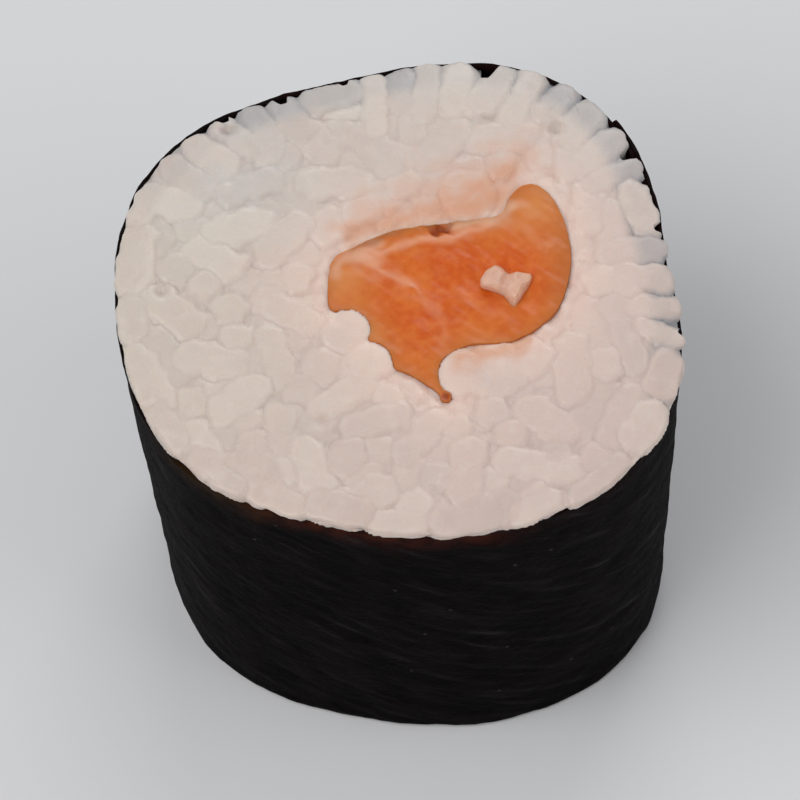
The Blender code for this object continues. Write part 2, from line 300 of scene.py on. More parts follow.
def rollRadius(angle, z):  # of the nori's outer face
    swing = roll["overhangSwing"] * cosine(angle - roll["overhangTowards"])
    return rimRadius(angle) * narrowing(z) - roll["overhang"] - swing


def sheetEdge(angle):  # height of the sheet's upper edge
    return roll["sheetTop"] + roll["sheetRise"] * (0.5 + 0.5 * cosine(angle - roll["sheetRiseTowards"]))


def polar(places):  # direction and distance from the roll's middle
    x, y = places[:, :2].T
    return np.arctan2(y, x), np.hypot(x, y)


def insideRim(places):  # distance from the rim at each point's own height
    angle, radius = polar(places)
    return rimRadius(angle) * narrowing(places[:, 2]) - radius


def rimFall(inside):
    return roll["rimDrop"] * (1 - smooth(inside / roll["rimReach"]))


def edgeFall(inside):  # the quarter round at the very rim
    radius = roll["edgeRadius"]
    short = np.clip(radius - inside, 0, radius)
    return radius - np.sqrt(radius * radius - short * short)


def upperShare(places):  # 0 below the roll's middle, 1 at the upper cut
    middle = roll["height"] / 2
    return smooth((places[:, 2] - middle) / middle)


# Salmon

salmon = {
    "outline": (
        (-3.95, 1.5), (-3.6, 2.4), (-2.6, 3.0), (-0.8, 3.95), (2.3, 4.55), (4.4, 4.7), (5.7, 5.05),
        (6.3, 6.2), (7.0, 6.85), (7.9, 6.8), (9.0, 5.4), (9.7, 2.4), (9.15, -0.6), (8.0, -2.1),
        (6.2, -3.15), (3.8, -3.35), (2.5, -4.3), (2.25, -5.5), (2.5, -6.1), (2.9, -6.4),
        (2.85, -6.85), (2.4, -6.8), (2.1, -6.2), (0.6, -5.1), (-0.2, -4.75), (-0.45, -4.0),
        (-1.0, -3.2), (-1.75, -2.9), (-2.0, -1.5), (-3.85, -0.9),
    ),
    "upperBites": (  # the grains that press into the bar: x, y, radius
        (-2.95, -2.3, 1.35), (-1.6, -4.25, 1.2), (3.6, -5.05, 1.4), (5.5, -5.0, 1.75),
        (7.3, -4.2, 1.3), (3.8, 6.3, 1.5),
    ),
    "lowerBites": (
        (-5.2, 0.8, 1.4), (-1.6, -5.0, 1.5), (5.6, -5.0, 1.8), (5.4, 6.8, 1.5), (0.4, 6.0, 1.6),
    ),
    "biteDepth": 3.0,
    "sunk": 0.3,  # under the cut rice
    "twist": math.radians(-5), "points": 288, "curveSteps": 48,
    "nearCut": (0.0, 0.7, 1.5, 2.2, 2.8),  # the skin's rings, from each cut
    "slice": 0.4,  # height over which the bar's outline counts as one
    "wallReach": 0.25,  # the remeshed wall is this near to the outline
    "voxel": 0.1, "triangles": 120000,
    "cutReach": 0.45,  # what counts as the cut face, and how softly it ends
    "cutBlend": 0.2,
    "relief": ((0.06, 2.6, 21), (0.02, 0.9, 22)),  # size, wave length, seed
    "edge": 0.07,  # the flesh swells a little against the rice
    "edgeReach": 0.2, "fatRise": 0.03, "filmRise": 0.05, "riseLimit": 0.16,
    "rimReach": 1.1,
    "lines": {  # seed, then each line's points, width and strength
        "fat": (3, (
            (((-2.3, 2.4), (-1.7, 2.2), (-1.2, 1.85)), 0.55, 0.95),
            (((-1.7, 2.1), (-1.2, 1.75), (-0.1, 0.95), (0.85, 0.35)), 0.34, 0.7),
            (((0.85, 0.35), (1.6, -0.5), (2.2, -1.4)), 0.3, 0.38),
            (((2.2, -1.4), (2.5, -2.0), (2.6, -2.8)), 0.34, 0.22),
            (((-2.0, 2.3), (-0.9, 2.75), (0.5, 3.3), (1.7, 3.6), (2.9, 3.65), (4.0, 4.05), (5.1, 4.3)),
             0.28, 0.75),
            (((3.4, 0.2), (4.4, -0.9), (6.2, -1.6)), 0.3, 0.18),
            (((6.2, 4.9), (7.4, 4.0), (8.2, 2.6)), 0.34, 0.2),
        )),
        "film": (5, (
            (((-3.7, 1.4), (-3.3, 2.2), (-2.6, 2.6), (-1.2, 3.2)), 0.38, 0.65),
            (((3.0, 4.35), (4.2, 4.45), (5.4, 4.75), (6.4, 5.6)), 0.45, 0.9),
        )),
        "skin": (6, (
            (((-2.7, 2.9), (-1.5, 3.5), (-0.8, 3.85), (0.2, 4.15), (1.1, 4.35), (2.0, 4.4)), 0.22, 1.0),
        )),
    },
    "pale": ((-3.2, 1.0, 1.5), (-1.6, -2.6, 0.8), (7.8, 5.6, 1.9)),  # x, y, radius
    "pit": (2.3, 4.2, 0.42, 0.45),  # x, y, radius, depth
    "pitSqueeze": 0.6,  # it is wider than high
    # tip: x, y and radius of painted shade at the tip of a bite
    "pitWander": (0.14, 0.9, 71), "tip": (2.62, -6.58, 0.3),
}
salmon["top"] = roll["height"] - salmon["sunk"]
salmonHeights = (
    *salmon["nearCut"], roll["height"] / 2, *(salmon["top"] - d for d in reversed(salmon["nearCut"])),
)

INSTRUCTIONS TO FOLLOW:
Set down the material above again, word for word.

OUTPUT OF THE TASK:
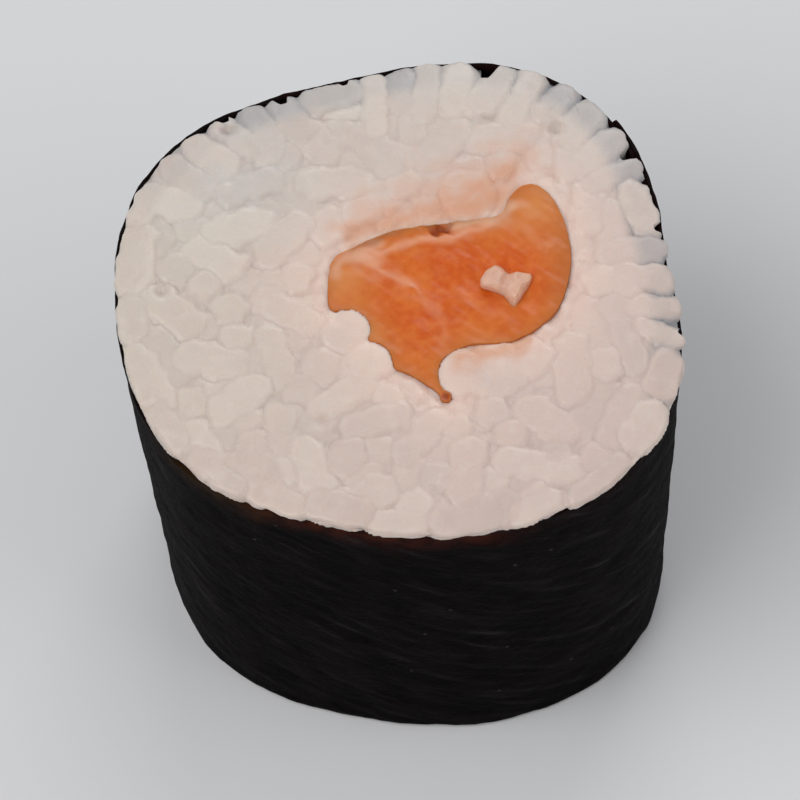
The Blender code for this object continues. Write part 2, from line 300 of scene.py on. More parts follow.
def rollRadius(angle, z):  # of the nori's outer face
    swing = roll["overhangSwing"] * cosine(angle - roll["overhangTowards"])
    return rimRadius(angle) * narrowing(z) - roll["overhang"] - swing


def sheetEdge(angle):  # height of the sheet's upper edge
    return roll["sheetTop"] + roll["sheetRise"] * (0.5 + 0.5 * cosine(angle - roll["sheetRiseTowards"]))


def polar(places):  # direction and distance from the roll's middle
    x, y = places[:, :2].T
    return np.arctan2(y, x), np.hypot(x, y)


def insideRim(places):  # distance from the rim at each point's own height
    angle, radius = polar(places)
    return rimRadius(angle) * narrowing(places[:, 2]) - radius


def rimFall(inside):
    return roll["rimDrop"] * (1 - smooth(inside / roll["rimReach"]))


def edgeFall(inside):  # the quarter round at the very rim
    radius = roll["edgeRadius"]
    short = np.clip(radius - inside, 0, radius)
    return radius - np.sqrt(radius * radius - short * short)


def upperShare(places):  # 0 below the roll's middle, 1 at the upper cut
    middle = roll["height"] / 2
    return smooth((places[:, 2] - middle) / middle)


# Salmon

salmon = {
    "outline": (
        (-3.95, 1.5), (-3.6, 2.4), (-2.6, 3.0), (-0.8, 3.95), (2.3, 4.55), (4.4, 4.7), (5.7, 5.05),
        (6.3, 6.2), (7.0, 6.85), (7.9, 6.8), (9.0, 5.4), (9.7, 2.4), (9.15, -0.6), (8.0, -2.1),
        (6.2, -3.15), (3.8, -3.35), (2.5, -4.3), (2.25, -5.5), (2.5, -6.1), (2.9, -6.4),
        (2.85, -6.85), (2.4, -6.8), (2.1, -6.2), (0.6, -5.1), (-0.2, -4.75), (-0.45, -4.0),
        (-1.0, -3.2), (-1.75, -2.9), (-2.0, -1.5), (-3.85, -0.9),
    ),
    "upperBites": (  # the grains that press into the bar: x, y, radius
        (-2.95, -2.3, 1.35), (-1.6, -4.25, 1.2), (3.6, -5.05, 1.4), (5.5, -5.0, 1.75),
        (7.3, -4.2, 1.3), (3.8, 6.3, 1.5),
    ),
    "lowerBites": (
        (-5.2, 0.8, 1.4), (-1.6, -5.0, 1.5), (5.6, -5.0, 1.8), (5.4, 6.8, 1.5), (0.4, 6.0, 1.6),
    ),
    "biteDepth": 3.0,
    "sunk": 0.3,  # under the cut rice
    "twist": math.radians(-5), "points": 288, "curveSteps": 48,
    "nearCut": (0.0, 0.7, 1.5, 2.2, 2.8),  # the skin's rings, from each cut
    "slice": 0.4,  # height over which the bar's outline counts as one
    "wallReach": 0.25,  # the remeshed wall is this near to the outline
    "voxel": 0.1, "triangles": 120000,
    "cutReach": 0.45,  # what counts as the cut face, and how softly it ends
    "cutBlend": 0.2,
    "relief": ((0.06, 2.6, 21), (0.02, 0.9, 22)),  # size, wave length, seed
    "edge": 0.07,  # the flesh swells a little against the rice
    "edgeReach": 0.2, "fatRise": 0.03, "filmRise": 0.05, "riseLimit": 0.16,
    "rimReach": 1.1,
    "lines": {  # seed, then each line's points, width and strength
        "fat": (3, (
            (((-2.3, 2.4), (-1.7, 2.2), (-1.2, 1.85)), 0.55, 0.95),
            (((-1.7, 2.1), (-1.2, 1.75), (-0.1, 0.95), (0.85, 0.35)), 0.34, 0.7),
            (((0.85, 0.35), (1.6, -0.5), (2.2, -1.4)), 0.3, 0.38),
            (((2.2, -1.4), (2.5, -2.0), (2.6, -2.8)), 0.34, 0.22),
            (((-2.0, 2.3), (-0.9, 2.75), (0.5, 3.3), (1.7, 3.6), (2.9, 3.65), (4.0, 4.05), (5.1, 4.3)),
             0.28, 0.75),
            (((3.4, 0.2), (4.4, -0.9), (6.2, -1.6)), 0.3, 0.18),
            (((6.2, 4.9), (7.4, 4.0), (8.2, 2.6)), 0.34, 0.2),
        )),
        "film": (5, (
            (((-3.7, 1.4), (-3.3, 2.2), (-2.6, 2.6), (-1.2, 3.2)), 0.38, 0.65),
            (((3.0, 4.35), (4.2, 4.45), (5.4, 4.75), (6.4, 5.6)), 0.45, 0.9),
        )),
        "skin": (6, (
            (((-2.7, 2.9), (-1.5, 3.5), (-0.8, 3.85), (0.2, 4.15), (1.1, 4.35), (2.0, 4.4)), 0.22, 1.0),
        )),
    },
    "pale": ((-3.2, 1.0, 1.5), (-1.6, -2.6, 0.8), (7.8, 5.6, 1.9)),  # x, y, radius
    "pit": (2.3, 4.2, 0.42, 0.45),  # x, y, radius, depth
    "pitSqueeze": 0.6,  # it is wider than high
    # tip: x, y and radius of painted shade at the tip of a bite
    "pitWander": (0.14, 0.9, 71), "tip": (2.62, -6.58, 0.3),
}
salmon["top"] = roll["height"] - salmon["sunk"]
salmonHeights = (
    *salmon["nearCut"], roll["height"] / 2, *(salmon["top"] - d for d in reversed(salmon["nearCut"])),
)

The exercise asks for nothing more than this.